I wish I could make my classroom even more like a museum, a place where children come to question and deepen their understanding of the world. Everything on my toy table — the levitating roller, the rainbow glasses, the gyroscope, howling tube and Styrofoam "rock" — all involve principles of science, but demonstrating science is not their main purpose. Mostly, I want to pull students into my class and expose them to mind-stimulating puzzles. One of the best ways to counteract absenteeism (which in my classes is usually more than 10 percent) is to attract students with engaging activities. Too often we forget the importance of making schools a place where students want to be.

Recently a preliminary report of federally funded after-school programs was published by Mathematica Policy Research Inc., which claimed that the programs do not demonstrate significant gains in academic achievement. The Bush administration used the results to justify a $400 million cut to after-school programs nationwide. Some experts have questioned the validity of the preliminary findings, but few voice the argument that giving students an enriching program after school might be inherently valuable, even without a positive effect on grades. Our government spends billions of dollars fighting the war on drugs, or "getting tough on crime," when these social ills could be more effectively solved by getting teens off the streets and into rewarding activities that build confidence and long-term skills.

When I think of the extracurricular offerings at our school, from football and volleyball to marching band and multicultural club, I know that the benefits of these programs extend far beyond a boost in GPA. I also know that many of our students make haste toward the bus stop when the last bell rings at 3:15 p.m., to spend the late afternoon "just hanging" — a time when they are unsupervised and unproductive. If we had more personnel and equipment, existing programs could be expanded and new ones created to offer greater opportunities for the many needs of our students.

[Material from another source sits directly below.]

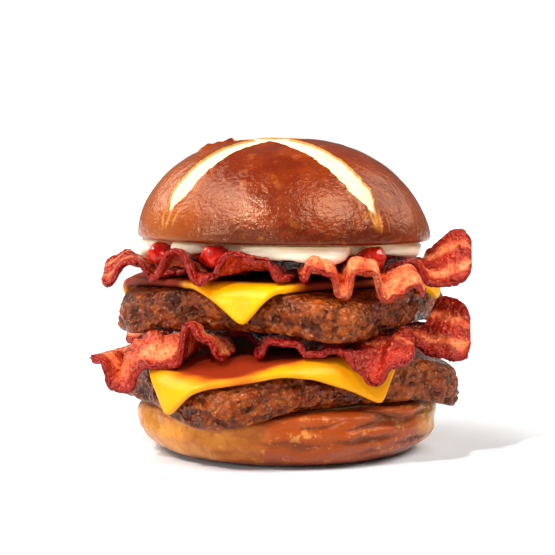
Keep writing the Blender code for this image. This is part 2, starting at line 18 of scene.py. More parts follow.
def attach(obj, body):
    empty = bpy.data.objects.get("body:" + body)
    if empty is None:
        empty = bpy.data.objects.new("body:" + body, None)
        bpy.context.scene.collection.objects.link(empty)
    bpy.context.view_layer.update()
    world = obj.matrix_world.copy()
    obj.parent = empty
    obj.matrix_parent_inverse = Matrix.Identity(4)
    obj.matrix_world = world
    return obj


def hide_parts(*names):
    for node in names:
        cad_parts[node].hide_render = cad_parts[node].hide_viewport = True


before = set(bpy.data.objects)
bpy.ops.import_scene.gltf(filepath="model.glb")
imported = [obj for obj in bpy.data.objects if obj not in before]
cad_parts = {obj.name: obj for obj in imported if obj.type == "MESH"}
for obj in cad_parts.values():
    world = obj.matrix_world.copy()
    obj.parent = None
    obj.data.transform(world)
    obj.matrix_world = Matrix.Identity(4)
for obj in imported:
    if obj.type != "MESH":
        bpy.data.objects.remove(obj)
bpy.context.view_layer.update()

In one of the most popular poems of my elementary school, Shel Silverstein's "I Cannot Go to School Today," little Peggy Ann McKay describes an exhaustive list of ailments, any one of which would be reasonable grounds for staying home from school. She seems certain to win her case to the very end, when she abruptly changes tune: "What's that? What's that you say?/You say today is ……Saturday?/Goodbye, I'm going out to play!"

Luckily, despite occasional outward reluctance (as in the case of little Peggy), the reality is that most students, most of the time, do want to come to school. The hard work left to educators is getting students to truly invest their energies in academic and extracurricular activities, instead of just walking through the motions.

If we want students to be involved actors rather than passive recipients of their education, then we must re-invent schools as centers of convergence where students and neighborhood residents congregate not only for academic reasons, but also for social, athletic, creative and artistic functions. Above all, these activities must be fun. The drive to raise educational performance in our neediest schools is well-justified, but that should not lead us to neglect the unique opportunities in and out of the classroom to build strength and solidarity in a community.

This week my sophomores in chemistry built ball-and-stick models of molecules using gumdrops and toothpicks. A staple activity of many introductory chemistry courses, it demands thorough knowledge of fundamental covalent bonding principles — the number of valence electrons per atom, the number of bonds and lone electrons needed to satisfy the Octet Rule and the Lewis structure of the molecule. The correctly constructed "gumdrop model" culminates a series of steps, and it is easy to make mistakes along the way. I divided the class into teams of three and gave each a list of 10 molecules to model. At first some students were confused, but they soon caught on, and the activity quickly turned into a race. "Come on, let's go!" one student would say to a teammate. "Their group already has eight done!"

One sophomore – "Donald" (not his real name), who I used to reprimand frequently for wearing his hat in the building – brought one of his team's models to the front of the room for me to inspect. After I signed his paper, authorizing the model as correct, he broke into a dance on the way back to his seat. Skipping and humming, with his arms swinging back and forth through the air, he acted as if he had just won the door prize at the prom. For a second I wanted to say, "Donald, I hope you realize that you just danced clear across the room, all because you got one little chemistry problem right." But rather than expose his display of enthusiasm for schoolwork — certain cause for ridicule from peers — I smiled to myself, content with the knowledge that for all their protests to the contrary, students sometimes actually derive pleasure from learning.